School district in Bergen County, New Jersey, US

The Fair Lawn Public Schools is a comprehensive community public school district serving students in pre-kindergarten through twelfth grade from Fair Lawn in Bergen County, in the U.S. state of New Jersey.

As of the 2022–23 school year, the district, comprised of nine schools, had an enrollment of 5,529 students and 458.4 classroom teachers (on an FTE basis), for a student–teacher ratio of 12.1:1.

The district is classified by the New Jersey Department of Education as being in District Factor Group "GH", the third-highest of eight groupings. District Factor Groups organize districts statewide to allow comparison by common socioeconomic characteristics of the local districts. From lowest socioeconomic status to highest, the categories are A, B, CD, DE, FG, GH, I and J.

==Awards and recognition==
In both the 1990–91 and 1997-98 school years, Fair Lawn High School received the National Blue Ribbon Award of Excellence from the United States Department of Education, the highest honor that an American school can achieve.

In 2016, Lyncrest Elementary School was one of ten schools in New Jersey recognized as a National Blue Ribbon School by the United States Department of Education, a recognition celebrating excellence in academics.

Henry B. Milnes Elementary School was one of nine schools in New Jersey honored in 2020 by the National Blue Ribbon Schools Program.

==History==
In December 2014, Fair Lawn voters approved by a greater than 2-to-1 margin a $12.8 million expansion and capital improvement referendum to be implemented by the district. The referendum funded the initiation within two years of a full-day kindergarten in the district, a program offered by most districts countywide, as well as a roof replacement program at six schools. The expenditures were covered by $2.2 million in state aid, with the remaining $10.6 million covered by bonds issued by the school system.
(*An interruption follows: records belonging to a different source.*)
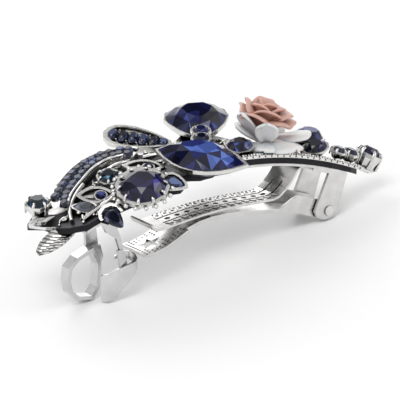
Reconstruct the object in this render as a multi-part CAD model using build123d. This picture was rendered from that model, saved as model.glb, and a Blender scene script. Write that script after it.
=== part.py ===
from build123d import *
import math
import os

# Rhinestone hair clip: an automatic steel clip carrying a cast, stone-set spray.
# Millimetres.  +X runs from the latch end to the hinge end, +Z up, -Y is the
# side with the marquise stone.  Everything is laid out in the clip's own
# "arch frame" (the base plate arches symmetrically about x = arch_x) and is
# turned by stand_tilt at the end so the clip stands on its latch and hinge ears.

# ---------------------------------------------------------------- dimensions
arch_x = 4.0            # x of the top of the arch
arch_z = 20.7           # height of the arch centre line of the steel plate
arch_k = 0.0063         # arch curvature, z = arch_z - arch_k (x - arch_x)^2
plate_w = 8.8           # steel base plate width
plate_t = 0.6           # steel base plate thickness
plate_x0, plate_x1 = -29.0, 34.4
back_t = 1.2            # cast backing thickness
pin_x, pin_z = 29.6, 7.6
pin_r = 0.75
pin_clear = 0.06
ear_t = 0.7
arm_w = 6.9
arm_t = 0.6
arm_tip_x = -15.9
spring_w = 7.6
spring_t = 0.45
slot_w = 0.42
strip_t = 0.75          # latch strip thickness
stand_tilt = 8.35       # degrees about Y that set the clip on its feet
pave_r = 1.05           # radius of the small set stones

# ---------------------------------------------------------------- helpers
def zc(x):
    return arch_z - arch_k * (x - arch_x) ** 2


def slope(x):
    return -2 * arch_k * (x - arch_x)


def vec(a, b):
    return (b[0] - a[0], b[1] - a[1], b[2] - a[2])


def unit(a):
    n = math.sqrt(sum(c * c for c in a))
    return tuple(c / n for c in a)


def cross(a, b):
    return (a[1] * b[2] - a[2] * b[1], a[2] * b[0] - a[0] * b[2], a[0] * b[1] - a[1] * b[0])


def frame(n, toward):
    """ez = n, ex = the part of `toward` square to n."""
    ez = unit(n)
    d = sum(p * q for p, q in zip(ez, toward))
    ex = unit(tuple(t - d * z for t, z in zip(toward, ez)))
    ey = cross(ez, ex)
    return ex, ey, ez


def place(o, fr, u, v, w):
    ex, ey, ez = fr
    return tuple(o[i] + u * ex[i] + v * ey[i] + w * ez[i] for i in range(3))


def stack(outline, levels, o, fr):
    """Faceted solid: similar outlines of scale s at heights w, joined by flats."""
    rings = [[place(o, fr, u * s, v * s, w) for u, v in outline] for w, s in levels]
    n = len(outline)
    faces = [Face(Wire.make_polygon([Vector(*p) for p in rings[0]], close=True)),
             Face(Wire.make_polygon([Vector(*p) for p in rings[-1]], close=True))]
    for a, b in zip(rings[:-1], rings[1:]):
        for i in range(n):
            j = (i + 1) % n
            faces.append(Face(Wire.make_polygon([Vector(*a[i]), Vector(*a[j]), Vector(*b[j]), Vector(*b[i])], close=True)))
    s = Solid(Shell(faces))
    if s.volume < 0:
        s = Solid(Shell([f for f in faces])).fix()
    return s


def ngon(n, r, ry=None, turn=0.0):
    ry = r if ry is None else ry
    return [(r * math.cos(2 * math.pi * i / n + turn), ry * math.sin(2 * math.pi * i / n + turn)) for i in range(n)]


def marquise(a, b, n=6):
    """Pointed oval of half-length a and half-width b."""
    pts = []
    for i in range(n):
        t = -1 + 2 * i / n
        pts.append((a * t, -b * (1 - abs(t) ** 2.1)))
    for i in range(n):
        t = 1 - 2 * i / n
        pts.append((a * t, b * (1 - abs(t) ** 2.1)))
    return pts


def pear(a, b, n=14):
    """Drop outline, point on +u, half-length a, half-width b."""
    pts = []
    for i in range(n):
        t = 2 * math.pi * i / n
        pts.append((a * math.cos(t), b * math.sin(t) * (1 - 0.42 * math.cos(t)) * 1.02))
    return pts


def gem(outline, o, fr, crown, pav, table=0.58):
    return stack(outline, [(-pav, 0.30), (-0.12 * pav, 1.0), (0.10 * crown, 1.0), (crown, table)], o, fr)


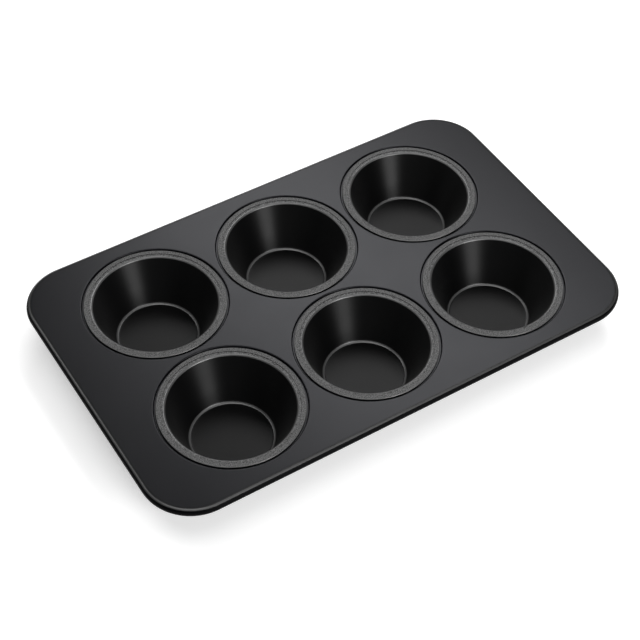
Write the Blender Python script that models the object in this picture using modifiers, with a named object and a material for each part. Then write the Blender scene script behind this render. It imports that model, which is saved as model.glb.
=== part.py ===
"""Six-cup muffin pan: drawn cups set flush in a sheet deck whose edge is rolled round a wire.

Metres, +Z up. The origin is on the table under the middle of the pan. +X runs along the long side
and +Y towards the back row of cups. Heights are above the table.
"""

import math

import bmesh
import bpy

# Steel sheet and wire
DECK_SHEET = 0.0008
CUP_SHEET = 0.0008
WIRE_RADIUS = 0.0015
WIRE_JOINT = 0.0010
CLEARANCE = 0.0003

# Cup: radii and depth are of its inside, as if wall, floor and deck met in sharp corners
MOUTH_RADIUS = 0.03467
FOOT_RADIUS = 0.0230
CUP_DEPTH = 0.0270
FLANGE_WIDTH = 0.00468
LIP_ROUNDING = 0.0015
BASE_ROUNDING = 0.0025

# Seat: the step pressed into the deck for a cup's flange, and the neck that centres the cup
GROOVE_WIDTH = 0.00075
SHOULDER_ROUNDING = 0.0008
NECK_DEPTH = 0.0025
NECK_ROUNDING = 0.0012

# Layout of the deck: flat web between neighbouring seats, and flat margin out to the rolled rim
COLUMN_WEB = 0.0022
ROW_WEB = 0.0015
END_MARGIN = 0.0231
SIDE_MARGIN = 0.0101
CORNER_RADIUS = 0.0283
COLUMNS = ("left", "middle", "right")
ROWS = ("front", "back")

# Fineness of the round shapes
ROUND_STEPS = 32
CORNER_STEPS = 8
BEND_STEPS = 3
CURL_STEPS = 10
WIRE_BEVEL_RESOLUTION = 2
CURL_TURN = math.radians(300)
MERGE_DISTANCE = 0.00001
SMOOTH_BELOW = math.radians(35)

# Heights
DECK_TOP = CUP_DEPTH + CUP_SHEET
DECK_MIDDLE = DECK_TOP - DECK_SHEET / 2
SEAT_MIDDLE = DECK_MIDDLE - CUP_SHEET - CLEARANCE
FLANGE_MIDDLE = DECK_TOP - CUP_SHEET / 2
CUP_FLOOR = DECK_TOP - CUP_DEPTH
BASE_MIDDLE = CUP_FLOOR - CUP_SHEET / 2

# Radii round a cup's axis
FLANGE_RADIUS = MOUTH_RADIUS + FLANGE_WIDTH
SEAT_WALL_MIDDLE = FLANGE_RADIUS + GROOVE_WIDTH + DECK_SHEET / 2
SEAT_OUTER = FLANGE_RADIUS + GROOVE_WIDTH + SHOULDER_ROUNDING

# Plan of the deck
COLUMN_PITCH = 2 * SEAT_OUTER + COLUMN_WEB
ROW_PITCH = 2 * SEAT_OUTER + ROW_WEB
HALF_LENGTH = (len(COLUMNS) - 1) / 2 * COLUMN_PITCH + SEAT_OUTER + END_MARGIN
HALF_WIDTH = (len(ROWS) - 1) / 2 * ROW_PITCH + SEAT_OUTER + SIDE_MARGIN
RIM_RADIUS = WIRE_RADIUS + CLEARANCE + DECK_SHEET
CORNER_CENTRE_X = HALF_LENGTH - CORNER_RADIUS
CORNER_CENTRE_Y = HALF_WIDTH - CORNER_RADIUS


def cup_wall_radius(height, outwards):
    """Radius at a height on the cone that lies a distance outwards of the cup's inner wall."""
    slope = (MOUTH_RADIUS - FOOT_RADIUS) / CUP_DEPTH
    return FOOT_RADIUS + slope * (height - CUP_FLOOR) + outwards * math.hypot(1, slope)


def rounded_profile(points, roundings, steps):
    """A polyline whose inner corners are arcs, each at most half as long as the sides beside it."""
    rounded = [points[0]]
    for before, corner, after, radius in zip(points, points[1:], points[2:], roundings):
        back = (before[0] - corner[0], before[1] - corner[1])
        ahead = (after[0] - corner[0], after[1] - corner[1])
        back_length = math.hypot(*back)
        ahead_length = math.hypot(*ahead)
        back = (back[0] / back_length, back[1] / back_length)
        ahead = (ahead[0] / ahead_length, ahead[1] / ahead_length)
        half_angle = math.acos(back[0] * ahead[0] + back[1] * ahead[1]) / 2
        reach = min(radius / math.tan(half_angle), back_length / 2, ahead_length / 2)
        radius = reach * math.tan(half_angle)
        middle = (back[0] + ahead[0], back[1] + ahead[1])
        to_centre = radius / math.sin(half_angle) / math.hypot(*middle)
        centre = (corner[0] + middle[0] * to_centre, corner[1] + middle[1] * to_centre)
        start = math.atan2(corner[1] + back[1] * reach - centre[1], corner[0] + back[0] * reach - centre[0])
        end = math.atan2(corner[1] + ahead[1] * reach - centre[1], corner[0] + ahead[0] * reach - centre[0])
        turn = (end - start + math.pi) % (2 * math.pi) - math.pi
        for step in range(steps + 1):
            angle = start + turn * step / steps
            rounded.append((centre[0] + radius * math.cos(angle), centre[1] + radius * math.sin(angle)))
    rounded.append(points[-1])
    return rounded


def rounded_rectangle(inset):
    """Points round the deck's outline, moved in by inset, from the back left corner anticlockwise."""
    radius = CORNER_RADIUS - inset
    outline = []
    for side_x, side_y, first in ((-1, 1, 90), (-1, -1, 180), (1, -1, 270), (1, 1, 0)):
        for step in range(CORNER_STEPS + 1):
            angle = math.radians(first + 90 * step / CORNER_STEPS)
            x = side_x * CORNER_CENTRE_X + radius * math.cos(angle)
            y = side_y * CORNER_CENTRE_Y + radius * math.sin(angle)
            outline.append((x, y))
    return outline


def circle(centre, radius):
    """Points round a circle in plan."""
    angles = [2 * math.pi * step / ROUND_STEPS for step in range(ROUND_STEPS)]
    return [(centre[0] + radius * math.cos(a), centre[1] + radius * math.sin(a)) for a in angles]


def coated_steel(name, grey, roughness, metallic):
    """A Principled material of the pan's dark non-stick coating."""
    finish = bpy.data.materials.new(name)
    finish.use_nodes = True
    shader = finish.node_tree.nodes["Principled BSDF"]
    shader.inputs["Base Color"].default_value = (grey, grey, grey, 1)
    shader.inputs["Roughness"].default_value = roughness
    shader.inputs["Metallic"].default_value = metallic
    return finish


def place_part(name, data):
    """Puts a mesh or curve into the pan's collection as a named part."""
    part = bpy.data.objects.new(name, data)
    pan.objects.link(part)
    return part


def give_thickness(part, thickness):
    """Turns an open surface into sheet, half of the thickness to each side."""
    solidify = part.modifiers.new("Sheet", "SOLIDIFY")
    solidify.thickness = thickness
    solidify.offset = 0
    solidify.use_even_offset = True


def edge_loop(mesh, points, height):
    """A closed ring of edges through points in plan."""
    verts = [mesh.verts.new((x, y, height)) for x, y in points]
    return [mesh.edges.new(pair) for pair in zip(verts, verts[1:] + verts[:1])]


def extrude_loop(mesh, edges, place):
    """Extrudes a ring of edges and moves each new vertex to where place puts it."""
    grown = bmesh.ops.extrude_edge_only(mesh, edges=edges)["geom"]
    verts = {item for item in grown if isinstance(item, bmesh.types.BMVert)}
    for vert in verts:
        vert.co = place(vert.co)
    return [item for item in grown if isinstance(item, bmesh.types.BMEdge) and verts.issuperset(item.verts)]


def seat_profile():
    """The deck's middle surface from the flat down into the seat, across it and down the neck."""
    neck_offset = CUP_SHEET + CLEARANCE + DECK_SHEET / 2
    neck_end = SEAT_MIDDLE - NECK_DEPTH
    corners = [
        (SEAT_OUTER + COLUMN_WEB / 2, DECK_MIDDLE),
        (SEAT_WALL_MIDDLE, DECK_MIDDLE),
        (SEAT_WALL_MIDDLE, SEAT_MIDDLE),
        (cup_wall_radius(SEAT_MIDDLE, neck_offset), SEAT_MIDDLE),
        (cup_wall_radius(neck_end, neck_offset), neck_end),
    ]
    shoulder = rounded_profile(corners[:3], [SHOULDER_ROUNDING - DECK_SHEET / 2], BEND_STEPS - 1)
    neck = rounded_profile(corners[2:], [NECK_ROUNDING - DECK_SHEET / 2], BEND_STEPS - 1)
    return shoulder[1:] + neck[1:]


def seat_cup_in_deck(mesh, edges, centre, profile):
    """Draws one hole's edge down along the seat's profile."""
    for radius, height in profile:
        def place(spot):
            away = math.hypot(spot.x - centre[0], spot.y - centre[1])
            x = centre[0] + (spot.x - centre[0]) / away * radius
            y = centre[1] + (spot.y - centre[1]) / away * radius
            return (x, y, height)

        edges = extrude_loop(mesh, edges, place)


def roll_rim(mesh, edges):
    """Curls the deck's outline down, round the wire and back up to the sheet's underside."""
    curl_radius = RIM_RADIUS - DECK_SHEET / 2
    for step in range(1, CURL_STEPS + 1):
        turn = CURL_TURN * step / CURL_STEPS
        reach = CORNER_RADIUS - RIM_RADIUS + curl_radius * math.sin(turn)
        height = DECK_TOP - RIM_RADIUS + curl_radius * math.cos(turn)

        def place(spot):
            root_x = max(-CORNER_CENTRE_X, min(CORNER_CENTRE_X, spot.x))
            root_y = max(-CORNER_CENTRE_Y, min(CORNER_CENTRE_Y, spot.y))
            away = math.hypot(spot.x - root_x, spot.y - root_y)
            x = root_x + (spot.x - root_x) / away * reach
            y = root_y + (spot.y - root_y) / away * reach
            return (x, y, height)

        edges = extrude_loop(mesh, edges, place)


def make_deck(centres):
    """The deck sheet: flat, with a pressed seat and neck for each cup and its edge rolled."""
    profile = seat_profile()
    mesh = bmesh.new()
    outline = edge_loop(mesh, rounded_rectangle(RIM_RADIUS), DECK_MIDDLE)
    holes = [edge_loop(mesh, circle(centre, profile[0][0]), DECK_MIDDLE) for centre in centres]
    bmesh.ops.triangle_fill(mesh, use_beauty=True, edges=mesh.edges[:])
    for centre, edges in zip(centres, holes):
        seat_cup_in_deck(mesh, edges, centre, profile[1:])
    roll_rim(mesh, outline)
    bmesh.ops.recalc_face_normals(mesh, faces=mesh.faces)
    sheet = bpy.data.meshes.new("deck")
    mesh.to_mesh(sheet)
    mesh.free()
    sheet.shade_smooth()
    sheet.set_sharp_from_angle(angle=SMOOTH_BELOW)
    sheet.materials.append(coated_steel("deck_coating", 0.045, 0.42, 0.35))
    give_thickness(place_part("deck", sheet), DECK_SHEET)


def make_rim_wire():
    """The wire inside the rolled rim, bent to the outline, its ends meeting at the back."""
    outline = rounded_rectangle(RIM_RADIUS)
    back = HALF_WIDTH - RIM_RADIUS
    route = [(-WIRE_JOINT / 2, back)] + outline + [(WIRE_JOINT / 2, back)]
    path = bpy.data.curves.new("rim_wire", "CURVE")
    path.dimensions = "3D"
    path.bevel_depth = WIRE_RADIUS
    path.bevel_resolution = WIRE_BEVEL_RESOLUTION
    path.use_fill_caps = True
    spline = path.splines.new("POLY")
    spline.points.add(len(route) - 1)
    for point, (x, y) in zip(spline.points, route):
        point.co = (x, y, DECK_TOP - RIM_RADIUS, 1)
    path.materials.append(coated_steel("bare_wire", 0.32, 0.38, 1.0))
    place_part("rim_wire", path)


def cup_profile():
    """A cup's middle surface, from the flange's edge down the wall to the middle of the base."""
    half = CUP_SHEET / 2
    corners = [
        (FLANGE_RADIUS, FLANGE_MIDDLE),
        (cup_wall_radius(FLANGE_MIDDLE, half), FLANGE_MIDDLE),
        (cup_wall_radius(BASE_MIDDLE, half), BASE_MIDDLE),
        (0, BASE_MIDDLE),
    ]
    return rounded_profile(corners, [LIP_ROUNDING - half, BASE_ROUNDING + half], BEND_STEPS)


def make_cups(names, centres):
    """The cups: one drawn shape, turned from its profile, seated in each hole of the deck."""
    profile = cup_profile()
    lines = [(index, index + 1) for index in range(len(profile) - 1)]
    shape = bpy.data.meshes.new("cup")
    shape.from_pydata([(radius, 0, height) for radius, height in profile], lines, [])
    shape.materials.append(coated_steel("cup_coating", 0.055, 0.36, 0.4))
    for name, (x, y) in zip(names, centres):
        cup = place_part(name, shape)
        cup.location = (x, y, 0)
        turning = cup.modifiers.new("Turning", "SCREW")
        turning.steps = ROUND_STEPS
        turning.render_steps = ROUND_STEPS
        turning.use_merge_vertices = True
        turning.merge_threshold = MERGE_DISTANCE
        turning.use_smooth_shade = True
        give_thickness(cup, CUP_SHEET)


for old in list(bpy.data.objects):
    bpy.data.objects.remove(old, do_unlink=True)

pan = bpy.data.collections.new("Muffin pan")
bpy.context.scene.collection.children.link(pan)

cup_names = []
cup_centres = []
for row, row_name in enumerate(ROWS):
    for column, column_name in enumerate(COLUMNS):
        cup_names.append(f"cup_{row_name}_{column_name}")
        centre_x = (column - (len(COLUMNS) - 1) / 2) * COLUMN_PITCH
        centre_y = (row - (len(ROWS) - 1) / 2) * ROW_PITCH
        cup_centres.append((centre_x, centre_y))

make_deck(cup_centres)
make_rim_wire()
make_cups(cup_names, cup_centres)
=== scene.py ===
import math

import bmesh
import bpy
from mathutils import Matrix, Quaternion, Vector


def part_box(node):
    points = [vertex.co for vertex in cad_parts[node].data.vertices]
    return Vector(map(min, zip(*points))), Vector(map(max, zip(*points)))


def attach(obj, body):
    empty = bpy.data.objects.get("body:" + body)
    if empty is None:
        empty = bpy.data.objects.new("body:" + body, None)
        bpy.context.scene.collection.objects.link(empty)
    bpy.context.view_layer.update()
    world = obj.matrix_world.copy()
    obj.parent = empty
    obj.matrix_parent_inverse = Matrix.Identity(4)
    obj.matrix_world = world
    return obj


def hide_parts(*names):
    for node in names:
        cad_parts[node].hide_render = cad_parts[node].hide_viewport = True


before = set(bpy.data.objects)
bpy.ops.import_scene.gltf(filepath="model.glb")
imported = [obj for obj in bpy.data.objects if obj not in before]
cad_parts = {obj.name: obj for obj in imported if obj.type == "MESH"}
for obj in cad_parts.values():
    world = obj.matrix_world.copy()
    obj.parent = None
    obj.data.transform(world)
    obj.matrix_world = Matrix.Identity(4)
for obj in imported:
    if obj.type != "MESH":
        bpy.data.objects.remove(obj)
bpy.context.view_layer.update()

# The six cups are drawn from steel sheet, each with a flat flange round its mouth, and are coated
# dark. Drawing leaves fine rings in the walls. The bends at the lip and the foot are glossier, and
# are painted lighter as a painted highlight. The flange is coined flat, which leaves its face
# grainy and lighter, with a fine step down to the lip.
CUP_NAMES = sorted(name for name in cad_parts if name.startswith("cup_"))
CUP_SHEET = 0.0008
MOUTH_RADIUS = 0.03467
FOOT_RADIUS = 0.0230
LIP_ROUNDING = 0.0016
LIP_DROP = 0.0003
STEP_RADIUS = 0.03665
STEP_RUN = 0.00005
FLANGE_ROUNDING = 0.0005
FLANGE_LOWER_ROUNDING = 0.00025
BASE_ROUNDING = 0.0025
CUP_DARK = (0.0008, 0.0008, 0.0009)
CUP_LIGHT = (0.0012, 0.0012, 0.0013)
ROUND_STEPS = 144
BEND_STEPS = 7
MERGE_WITHIN = 0.000002
SMOOTH_BELOW = math.radians(32)
# How far a face looks up, from 0 for upright to 1 for level, parts one finish from the next.
WALL_LOOKS_UP = 0.30
FOOT_LOOKS_UP = 0.72
FLOOR_LOOKS_UP = 0.95
LIP_LOOKS_UP = 0.45
FLANGE_LOOKS_UP = 0.97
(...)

The full-day kindergarten program was slated to begin in September 2016.

==Schools==
Schools in the district (with 2022–23 enrollment data from the National Center for Education Statistics.) are:
- Preschool
- Thomas Edison School for preschool
- Elementary schools
- John A. Forrest Elementary School with 269 students in grades K-4
  - Damon Placenti, principal
- Lyncrest Elementary School with 207 students in grades K-4
  - Kelly Diee, principal
- Henry B. Milnes Elementary School with 428 students in grades K-4
  - Stephanie Primavera, principal
- Radburn Elementary School with 393 students in grades K-4
  - Jill Lindsay, principal
- Warren Point Elementary School with 392 students in grades K-4
  - Sue Gons, principal
- Westmoreland Elementary School with 393 students in grades PreK-4
  - Christine Dell'Aglio, principal
- Middle schools
- Memorial Middle School with 626 students in grades 5-8
  - Nancy Schwindt, principal
- Thomas Jefferson Middle School with 1,134 students in grades 5-8
  - Michael Weaver, principal
- High school
- Fair Lawn High School with 1,624 students in grades 9-12
  - Paul Gorski, principal

==Administration==
Core members of the district's administration are:
- Rui Dionisio, superintendent
- Danielle Mancuso, business administrator and board secretary

==Board of education==
The district's board of education, comprised of nine members, sets policy and oversees the fiscal and educational operation of the district through its administration. As a Type II school district, the board's trustees are elected directly by voters to serve three-year terms of office on a staggered basis, with three seats up for election each year held (since 2012) as part of the November general election. The board appoints a superintendent to oversee the district's day-to-day operations and a business administrator to supervise the business functions of the district. As of 2026, the Board of Education members are Julie Mahan (president), Edward Bertolini (vice president), Jeanne Browne, Anthony Elia, Rita Fayvelevich, Lyudmila Koroleva, Julie Kossoy, Michael Rosenberg and Wilkin Santana .

In August 2023, the district announced the hiring of Rui Dionisio, superintendent of the Ramapo Indian Hills Regional High School District, who took office as Fair Lawn superintendent in November 2023.